=== Data lines ===

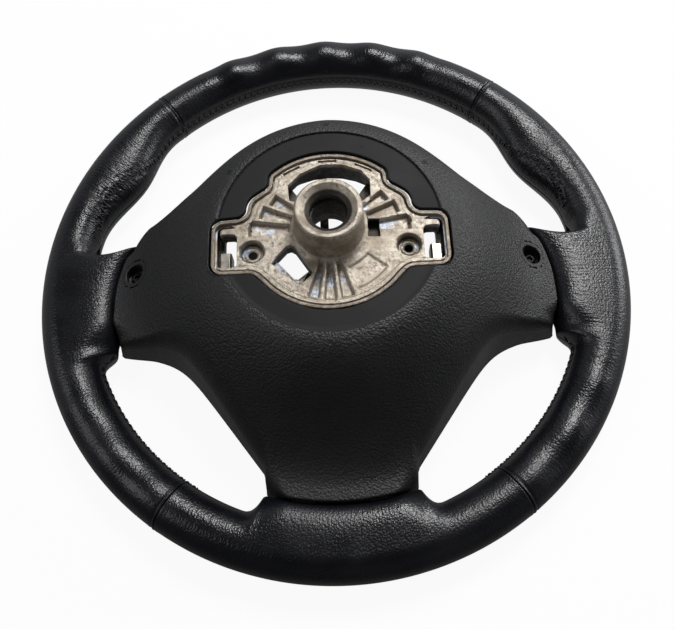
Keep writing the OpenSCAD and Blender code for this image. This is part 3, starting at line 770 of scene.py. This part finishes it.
def stitches(name, parts):
    """Threads that cross the joint, as one mesh. parts: (start, end) angles round the rim."""
    out = Parts()
    ring = np.linspace(0, 360, 7)[:-1]
    for a0, a1 in parts:
        step = np.degrees(STITCH_PITCH / 155)
        count = int((a1 - a0) / step)
        for i in range(count):
            for way in (1, -1):
                t = np.linspace(0, 1, 9)
                a = a0 + (i + 0.5 * t + (0 if way > 0 else 0.5)) * step
                q = fold(a)
                w = (RIM_C - grip_in(q)) * 0.5 + GRIP_H / 4
                phi = stitch_phi(q) + way * np.degrees(STITCH_HALF * (1 - 2 * t) / w)
                p = grip(a, phi)
                pa = grip(a + 0.05, phi)
                pp = grip(a, phi + 0.5)
                n = np.cross(pp - p, pa - p)
                n /= np.linalg.norm(n, axis=1, keepdims=True)
                p = p + n * (-0.75 + 1.15 * np.sin(np.pi * t) ** 0.6)[:, None]
                along = np.gradient(p, axis=0)
                along /= np.linalg.norm(along, axis=1, keepdims=True)
                b = np.cross(along, n)
                tube = p[:, None] + THREAD_R * (cos(ring)[None, :, None] * n[:, None]
                                                + sin(ring)[None, :, None] * b[:, None])
                out.add(tube, round_v=True)
    return out.build(name)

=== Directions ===
Output the listing above word for word.

=== The solution ===
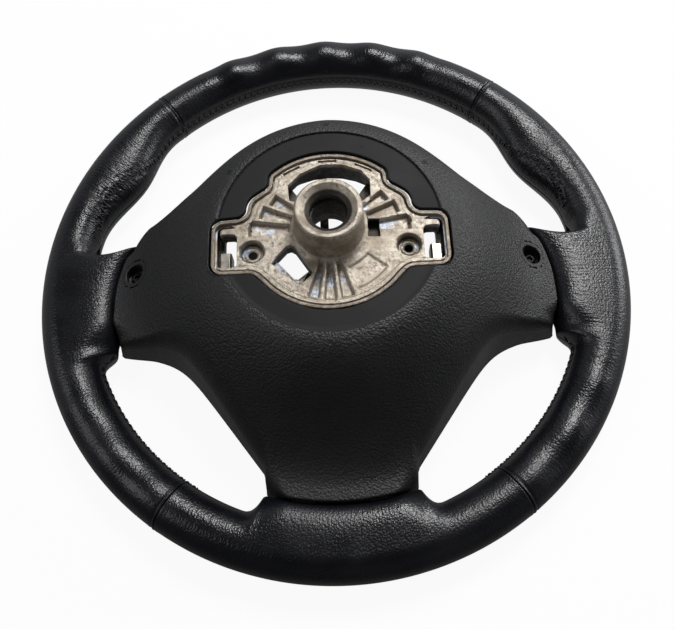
Keep writing the OpenSCAD and Blender code for this image. This is part 3, starting at line 770 of scene.py. This part finishes it.
def stitches(name, parts):
    """Threads that cross the joint, as one mesh. parts: (start, end) angles round the rim."""
    out = Parts()
    ring = np.linspace(0, 360, 7)[:-1]
    for a0, a1 in parts:
        step = np.degrees(STITCH_PITCH / 155)
        count = int((a1 - a0) / step)
        for i in range(count):
            for way in (1, -1):
                t = np.linspace(0, 1, 9)
                a = a0 + (i + 0.5 * t + (0 if way > 0 else 0.5)) * step
                q = fold(a)
                w = (RIM_C - grip_in(q)) * 0.5 + GRIP_H / 4
                phi = stitch_phi(q) + way * np.degrees(STITCH_HALF * (1 - 2 * t) / w)
                p = grip(a, phi)
                pa = grip(a + 0.05, phi)
                pp = grip(a, phi + 0.5)
                n = np.cross(pp - p, pa - p)
                n /= np.linalg.norm(n, axis=1, keepdims=True)
                p = p + n * (-0.75 + 1.15 * np.sin(np.pi * t) ** 0.6)[:, None]
                along = np.gradient(p, axis=0)
                along /= np.linalg.norm(along, axis=1, keepdims=True)
                b = np.cross(along, n)
                tube = p[:, None] + THREAD_R * (cos(ring)[None, :, None] * n[:, None]
                                                + sin(ring)[None, :, None] * b[:, None])
                out.add(tube, round_v=True)
    return out.build(name)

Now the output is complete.